Ben is related to a famous historian named Joseph Schafer who taught history at U of Oregon and has a building named for him and wrote a lot of books about the history of Oregon and the Pacific Northwest and was director of the Wisconsin Historical Society.
That is the brain Ben inherited, and he has been involved in a wide variety of history projects: Books, museums, documentaries.
For the Surfing Heritage and Cultural Center in San Clemente he produced Trunk It: A History of Surfwear from 1901 to $6 billion. To accompany that exhibit, Ben made a documentary called Trunk It, which shows moving images of Waikiki from 1906 to World War II, and then San Onofre, Malibu and Rincon in 1947. Set to music from Duke Ellington, Elvis Presley. vintage Hawaiian noises and the Ramones, Trunk It has become legend among Hawaii and surfing history aficionados.

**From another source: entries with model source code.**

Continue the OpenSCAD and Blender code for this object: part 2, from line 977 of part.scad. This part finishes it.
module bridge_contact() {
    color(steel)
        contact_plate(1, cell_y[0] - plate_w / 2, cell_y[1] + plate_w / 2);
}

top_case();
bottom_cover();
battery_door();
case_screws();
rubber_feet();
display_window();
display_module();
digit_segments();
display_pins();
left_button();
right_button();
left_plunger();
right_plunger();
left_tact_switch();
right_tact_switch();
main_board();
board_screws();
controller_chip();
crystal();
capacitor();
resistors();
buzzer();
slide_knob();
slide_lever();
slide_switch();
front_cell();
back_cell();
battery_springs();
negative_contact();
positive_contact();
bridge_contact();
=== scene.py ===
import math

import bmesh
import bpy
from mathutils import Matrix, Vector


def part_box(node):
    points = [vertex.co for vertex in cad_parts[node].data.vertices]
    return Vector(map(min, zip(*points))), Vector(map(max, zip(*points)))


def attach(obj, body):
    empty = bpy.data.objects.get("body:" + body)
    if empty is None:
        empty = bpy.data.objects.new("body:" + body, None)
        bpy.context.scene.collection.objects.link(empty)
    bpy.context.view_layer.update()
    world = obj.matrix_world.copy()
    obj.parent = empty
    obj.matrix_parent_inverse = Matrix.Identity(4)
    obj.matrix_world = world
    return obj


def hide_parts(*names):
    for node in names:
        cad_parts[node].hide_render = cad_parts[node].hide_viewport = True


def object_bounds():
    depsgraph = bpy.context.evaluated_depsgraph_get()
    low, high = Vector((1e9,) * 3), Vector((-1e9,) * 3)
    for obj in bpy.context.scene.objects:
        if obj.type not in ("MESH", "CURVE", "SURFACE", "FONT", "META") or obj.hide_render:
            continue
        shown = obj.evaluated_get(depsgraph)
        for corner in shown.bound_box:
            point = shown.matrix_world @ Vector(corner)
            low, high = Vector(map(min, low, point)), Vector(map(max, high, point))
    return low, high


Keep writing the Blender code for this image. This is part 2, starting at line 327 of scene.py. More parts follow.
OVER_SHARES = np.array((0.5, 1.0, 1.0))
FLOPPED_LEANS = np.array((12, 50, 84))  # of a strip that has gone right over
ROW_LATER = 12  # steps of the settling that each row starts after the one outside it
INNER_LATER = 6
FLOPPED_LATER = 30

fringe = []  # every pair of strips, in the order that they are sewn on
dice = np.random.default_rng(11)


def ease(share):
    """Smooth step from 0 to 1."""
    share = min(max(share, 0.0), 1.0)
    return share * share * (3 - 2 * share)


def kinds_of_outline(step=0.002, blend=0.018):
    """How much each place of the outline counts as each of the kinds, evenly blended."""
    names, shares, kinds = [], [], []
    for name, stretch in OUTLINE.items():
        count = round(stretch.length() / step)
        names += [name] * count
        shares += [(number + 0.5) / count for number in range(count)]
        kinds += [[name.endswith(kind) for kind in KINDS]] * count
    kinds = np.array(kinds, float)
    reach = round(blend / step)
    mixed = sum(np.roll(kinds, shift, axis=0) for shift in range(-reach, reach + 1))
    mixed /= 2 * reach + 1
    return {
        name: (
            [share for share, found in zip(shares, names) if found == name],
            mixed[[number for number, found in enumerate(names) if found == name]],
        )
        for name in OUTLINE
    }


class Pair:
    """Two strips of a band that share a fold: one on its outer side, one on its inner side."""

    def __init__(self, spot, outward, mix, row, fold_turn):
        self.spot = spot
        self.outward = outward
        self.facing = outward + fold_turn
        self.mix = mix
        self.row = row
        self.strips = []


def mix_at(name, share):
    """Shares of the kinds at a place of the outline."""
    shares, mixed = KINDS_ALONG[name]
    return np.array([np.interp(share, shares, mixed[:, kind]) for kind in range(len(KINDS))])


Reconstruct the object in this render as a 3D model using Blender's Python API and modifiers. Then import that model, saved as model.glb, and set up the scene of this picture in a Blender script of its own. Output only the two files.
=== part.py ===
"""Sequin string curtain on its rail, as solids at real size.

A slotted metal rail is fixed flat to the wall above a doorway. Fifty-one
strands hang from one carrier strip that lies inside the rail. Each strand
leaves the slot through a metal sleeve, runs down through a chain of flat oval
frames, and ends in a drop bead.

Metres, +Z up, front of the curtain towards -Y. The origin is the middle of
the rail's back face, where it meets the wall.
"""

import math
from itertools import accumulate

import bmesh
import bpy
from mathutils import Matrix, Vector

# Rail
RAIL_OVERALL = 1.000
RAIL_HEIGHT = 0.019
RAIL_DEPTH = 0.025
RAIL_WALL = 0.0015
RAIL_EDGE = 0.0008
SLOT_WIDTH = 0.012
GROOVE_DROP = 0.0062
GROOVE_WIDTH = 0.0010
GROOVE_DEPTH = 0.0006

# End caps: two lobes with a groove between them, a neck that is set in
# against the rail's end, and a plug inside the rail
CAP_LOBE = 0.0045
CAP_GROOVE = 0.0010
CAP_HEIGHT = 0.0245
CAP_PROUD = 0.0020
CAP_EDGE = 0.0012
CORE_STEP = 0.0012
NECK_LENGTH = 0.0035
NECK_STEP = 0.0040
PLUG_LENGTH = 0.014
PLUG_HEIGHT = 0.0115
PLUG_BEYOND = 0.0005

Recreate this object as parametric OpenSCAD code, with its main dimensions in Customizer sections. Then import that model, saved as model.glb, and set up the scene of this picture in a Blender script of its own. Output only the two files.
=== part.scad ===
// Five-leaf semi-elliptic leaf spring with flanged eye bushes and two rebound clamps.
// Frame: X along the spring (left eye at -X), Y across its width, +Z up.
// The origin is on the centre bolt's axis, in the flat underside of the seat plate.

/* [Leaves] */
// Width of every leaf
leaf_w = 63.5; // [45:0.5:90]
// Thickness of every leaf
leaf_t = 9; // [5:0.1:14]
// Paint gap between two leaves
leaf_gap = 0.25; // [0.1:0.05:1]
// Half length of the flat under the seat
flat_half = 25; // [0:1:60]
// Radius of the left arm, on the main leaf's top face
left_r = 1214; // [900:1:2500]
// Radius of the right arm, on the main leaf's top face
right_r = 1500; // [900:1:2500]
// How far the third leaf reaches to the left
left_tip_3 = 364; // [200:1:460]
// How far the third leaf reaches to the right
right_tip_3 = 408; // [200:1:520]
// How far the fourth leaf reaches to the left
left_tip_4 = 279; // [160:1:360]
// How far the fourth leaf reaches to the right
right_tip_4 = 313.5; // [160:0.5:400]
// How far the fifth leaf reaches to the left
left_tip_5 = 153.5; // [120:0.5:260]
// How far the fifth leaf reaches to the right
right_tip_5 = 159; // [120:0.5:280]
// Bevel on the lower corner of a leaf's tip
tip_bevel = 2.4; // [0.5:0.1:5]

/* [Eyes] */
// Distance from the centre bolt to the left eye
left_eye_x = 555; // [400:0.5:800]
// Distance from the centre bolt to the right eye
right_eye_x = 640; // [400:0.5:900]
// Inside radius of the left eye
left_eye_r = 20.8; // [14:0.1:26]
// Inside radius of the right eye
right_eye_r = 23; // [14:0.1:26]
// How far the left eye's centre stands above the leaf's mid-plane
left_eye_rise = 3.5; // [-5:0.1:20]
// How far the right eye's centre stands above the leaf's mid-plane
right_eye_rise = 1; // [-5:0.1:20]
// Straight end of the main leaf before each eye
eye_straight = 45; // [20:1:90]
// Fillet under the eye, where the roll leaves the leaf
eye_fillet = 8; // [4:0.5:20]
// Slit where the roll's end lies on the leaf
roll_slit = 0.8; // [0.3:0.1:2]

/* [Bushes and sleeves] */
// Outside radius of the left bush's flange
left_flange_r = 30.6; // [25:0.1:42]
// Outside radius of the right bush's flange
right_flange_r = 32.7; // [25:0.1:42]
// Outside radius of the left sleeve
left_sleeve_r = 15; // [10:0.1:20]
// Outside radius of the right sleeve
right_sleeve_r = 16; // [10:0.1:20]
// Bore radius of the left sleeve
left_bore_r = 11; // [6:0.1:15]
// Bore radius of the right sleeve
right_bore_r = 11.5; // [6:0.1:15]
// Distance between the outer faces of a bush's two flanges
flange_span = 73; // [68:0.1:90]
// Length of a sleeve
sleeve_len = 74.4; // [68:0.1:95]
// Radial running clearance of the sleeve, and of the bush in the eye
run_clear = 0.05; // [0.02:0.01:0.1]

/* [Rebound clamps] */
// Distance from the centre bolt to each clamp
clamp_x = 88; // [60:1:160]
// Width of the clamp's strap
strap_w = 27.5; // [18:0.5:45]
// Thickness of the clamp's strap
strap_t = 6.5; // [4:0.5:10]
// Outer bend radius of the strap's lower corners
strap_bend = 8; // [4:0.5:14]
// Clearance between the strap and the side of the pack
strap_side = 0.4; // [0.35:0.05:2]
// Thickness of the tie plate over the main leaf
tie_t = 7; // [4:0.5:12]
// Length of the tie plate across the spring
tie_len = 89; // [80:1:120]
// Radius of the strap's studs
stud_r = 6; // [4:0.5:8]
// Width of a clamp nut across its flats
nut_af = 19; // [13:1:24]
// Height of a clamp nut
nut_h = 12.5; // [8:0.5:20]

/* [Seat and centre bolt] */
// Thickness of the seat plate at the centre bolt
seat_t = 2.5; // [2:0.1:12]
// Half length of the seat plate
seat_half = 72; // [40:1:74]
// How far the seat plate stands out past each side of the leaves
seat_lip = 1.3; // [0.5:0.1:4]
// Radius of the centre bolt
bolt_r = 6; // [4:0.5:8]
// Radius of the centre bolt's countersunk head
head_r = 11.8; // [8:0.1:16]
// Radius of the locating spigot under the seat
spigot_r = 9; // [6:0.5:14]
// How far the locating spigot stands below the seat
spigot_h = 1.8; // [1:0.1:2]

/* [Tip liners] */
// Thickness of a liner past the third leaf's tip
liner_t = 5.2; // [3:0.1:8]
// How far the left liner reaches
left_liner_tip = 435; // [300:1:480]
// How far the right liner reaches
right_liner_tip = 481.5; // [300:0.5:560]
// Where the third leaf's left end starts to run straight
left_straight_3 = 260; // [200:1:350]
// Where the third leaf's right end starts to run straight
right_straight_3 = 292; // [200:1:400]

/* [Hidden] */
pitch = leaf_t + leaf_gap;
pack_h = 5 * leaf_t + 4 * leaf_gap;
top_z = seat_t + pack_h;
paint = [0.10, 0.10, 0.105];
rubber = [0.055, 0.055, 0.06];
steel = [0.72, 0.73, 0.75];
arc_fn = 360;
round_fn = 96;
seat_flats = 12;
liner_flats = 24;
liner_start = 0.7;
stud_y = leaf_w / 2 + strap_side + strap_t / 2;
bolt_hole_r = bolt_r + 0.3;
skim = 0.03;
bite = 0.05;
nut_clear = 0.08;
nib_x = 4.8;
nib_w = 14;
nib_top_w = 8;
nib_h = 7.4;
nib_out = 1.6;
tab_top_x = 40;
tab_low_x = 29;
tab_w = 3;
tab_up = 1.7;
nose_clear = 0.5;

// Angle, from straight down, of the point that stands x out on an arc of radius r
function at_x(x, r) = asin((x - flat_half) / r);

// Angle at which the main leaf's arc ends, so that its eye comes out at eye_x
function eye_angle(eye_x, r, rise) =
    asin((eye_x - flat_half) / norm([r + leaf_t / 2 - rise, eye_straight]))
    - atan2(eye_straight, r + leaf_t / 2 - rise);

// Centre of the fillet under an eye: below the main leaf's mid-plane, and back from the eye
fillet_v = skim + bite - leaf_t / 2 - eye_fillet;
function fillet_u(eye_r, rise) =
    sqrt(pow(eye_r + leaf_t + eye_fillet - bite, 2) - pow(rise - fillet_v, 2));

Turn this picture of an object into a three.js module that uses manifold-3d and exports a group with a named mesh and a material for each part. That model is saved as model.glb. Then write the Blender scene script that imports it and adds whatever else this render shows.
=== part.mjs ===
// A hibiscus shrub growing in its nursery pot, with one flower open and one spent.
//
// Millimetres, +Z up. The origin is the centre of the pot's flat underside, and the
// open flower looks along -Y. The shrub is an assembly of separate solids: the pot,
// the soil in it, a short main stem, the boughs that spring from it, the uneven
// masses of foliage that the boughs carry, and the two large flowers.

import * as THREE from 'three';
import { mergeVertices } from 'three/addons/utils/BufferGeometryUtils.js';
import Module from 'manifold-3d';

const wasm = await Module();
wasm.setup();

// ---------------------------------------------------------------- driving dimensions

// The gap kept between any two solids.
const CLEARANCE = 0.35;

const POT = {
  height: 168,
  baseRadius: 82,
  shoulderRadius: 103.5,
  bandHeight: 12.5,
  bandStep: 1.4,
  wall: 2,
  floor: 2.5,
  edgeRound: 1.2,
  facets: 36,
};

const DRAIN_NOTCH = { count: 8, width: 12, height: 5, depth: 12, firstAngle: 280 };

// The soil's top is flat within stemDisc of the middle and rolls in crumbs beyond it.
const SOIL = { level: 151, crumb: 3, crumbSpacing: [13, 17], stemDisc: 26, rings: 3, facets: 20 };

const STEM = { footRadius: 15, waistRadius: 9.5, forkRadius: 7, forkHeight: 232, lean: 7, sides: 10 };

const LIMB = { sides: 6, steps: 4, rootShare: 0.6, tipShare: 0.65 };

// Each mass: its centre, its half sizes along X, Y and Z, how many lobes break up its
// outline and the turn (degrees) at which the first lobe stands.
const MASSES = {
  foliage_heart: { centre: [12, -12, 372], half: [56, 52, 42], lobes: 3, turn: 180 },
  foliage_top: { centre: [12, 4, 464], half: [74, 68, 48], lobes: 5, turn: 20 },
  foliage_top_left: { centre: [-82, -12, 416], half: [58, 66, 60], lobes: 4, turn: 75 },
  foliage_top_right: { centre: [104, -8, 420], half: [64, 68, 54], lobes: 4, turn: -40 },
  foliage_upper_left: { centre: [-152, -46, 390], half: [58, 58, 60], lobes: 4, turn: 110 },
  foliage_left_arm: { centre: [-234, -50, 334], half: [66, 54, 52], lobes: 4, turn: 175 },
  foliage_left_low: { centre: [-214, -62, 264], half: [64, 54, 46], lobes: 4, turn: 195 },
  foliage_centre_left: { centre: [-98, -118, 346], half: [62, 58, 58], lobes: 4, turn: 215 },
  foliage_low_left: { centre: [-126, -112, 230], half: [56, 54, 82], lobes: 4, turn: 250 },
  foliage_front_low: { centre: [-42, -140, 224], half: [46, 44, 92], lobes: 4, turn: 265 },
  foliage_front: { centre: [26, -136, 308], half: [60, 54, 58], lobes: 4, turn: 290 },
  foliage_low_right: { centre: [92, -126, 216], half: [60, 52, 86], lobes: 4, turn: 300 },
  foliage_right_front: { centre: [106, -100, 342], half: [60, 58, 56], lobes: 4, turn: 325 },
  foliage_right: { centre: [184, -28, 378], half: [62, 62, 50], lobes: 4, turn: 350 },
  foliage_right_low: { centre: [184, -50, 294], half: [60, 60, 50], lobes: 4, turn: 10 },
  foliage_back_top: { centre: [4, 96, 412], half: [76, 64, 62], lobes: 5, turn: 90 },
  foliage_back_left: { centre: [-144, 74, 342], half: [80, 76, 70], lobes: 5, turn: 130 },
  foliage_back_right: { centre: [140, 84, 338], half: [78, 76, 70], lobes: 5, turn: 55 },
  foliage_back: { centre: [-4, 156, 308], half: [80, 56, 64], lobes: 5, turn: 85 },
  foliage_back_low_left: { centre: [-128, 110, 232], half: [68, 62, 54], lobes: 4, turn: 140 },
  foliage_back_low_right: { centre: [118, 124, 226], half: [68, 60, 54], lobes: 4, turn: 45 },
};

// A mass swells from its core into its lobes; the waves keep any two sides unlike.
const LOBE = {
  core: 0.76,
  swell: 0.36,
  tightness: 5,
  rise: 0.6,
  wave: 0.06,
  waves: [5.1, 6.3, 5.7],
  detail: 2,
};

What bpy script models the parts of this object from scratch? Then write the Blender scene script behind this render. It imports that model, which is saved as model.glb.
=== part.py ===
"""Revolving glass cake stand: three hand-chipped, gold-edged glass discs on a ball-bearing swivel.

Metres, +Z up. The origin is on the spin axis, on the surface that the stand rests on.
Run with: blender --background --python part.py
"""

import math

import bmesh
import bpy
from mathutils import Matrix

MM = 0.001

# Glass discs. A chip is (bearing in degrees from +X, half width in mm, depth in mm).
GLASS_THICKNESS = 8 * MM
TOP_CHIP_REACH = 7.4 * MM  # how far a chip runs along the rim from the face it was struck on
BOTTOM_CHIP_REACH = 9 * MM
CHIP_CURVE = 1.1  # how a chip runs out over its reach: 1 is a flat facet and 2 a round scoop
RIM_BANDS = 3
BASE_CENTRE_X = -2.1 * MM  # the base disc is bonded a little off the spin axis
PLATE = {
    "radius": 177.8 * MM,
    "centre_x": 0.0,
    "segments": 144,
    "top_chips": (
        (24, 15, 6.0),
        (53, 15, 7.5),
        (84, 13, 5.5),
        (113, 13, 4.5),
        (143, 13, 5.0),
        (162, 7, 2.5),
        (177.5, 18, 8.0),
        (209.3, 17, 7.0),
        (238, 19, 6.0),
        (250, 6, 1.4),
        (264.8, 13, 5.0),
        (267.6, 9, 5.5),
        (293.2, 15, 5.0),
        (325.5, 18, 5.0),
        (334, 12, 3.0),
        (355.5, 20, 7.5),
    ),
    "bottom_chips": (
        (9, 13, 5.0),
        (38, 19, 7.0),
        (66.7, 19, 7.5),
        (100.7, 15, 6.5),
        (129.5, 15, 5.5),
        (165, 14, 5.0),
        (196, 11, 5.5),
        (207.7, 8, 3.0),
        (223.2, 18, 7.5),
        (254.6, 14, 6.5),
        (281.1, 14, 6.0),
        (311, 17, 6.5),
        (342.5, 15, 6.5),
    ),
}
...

Ben worked with Roxy founder Randy Hild and Hollister brander John Moore to research and produce materials for the M Nii brand. A fun project. A lot of Hawaiian and fashion history.
Click here for a cool blog post, about the haole forcing good Hawaiians to wear wool (yuck!) on the beach and in the surf.
Ben has collaborated on history exhibits for women surfers and big-wave surfers at the California Surfing Museum in Oceanside.
And most of his 20 books have some kind of historical element to them.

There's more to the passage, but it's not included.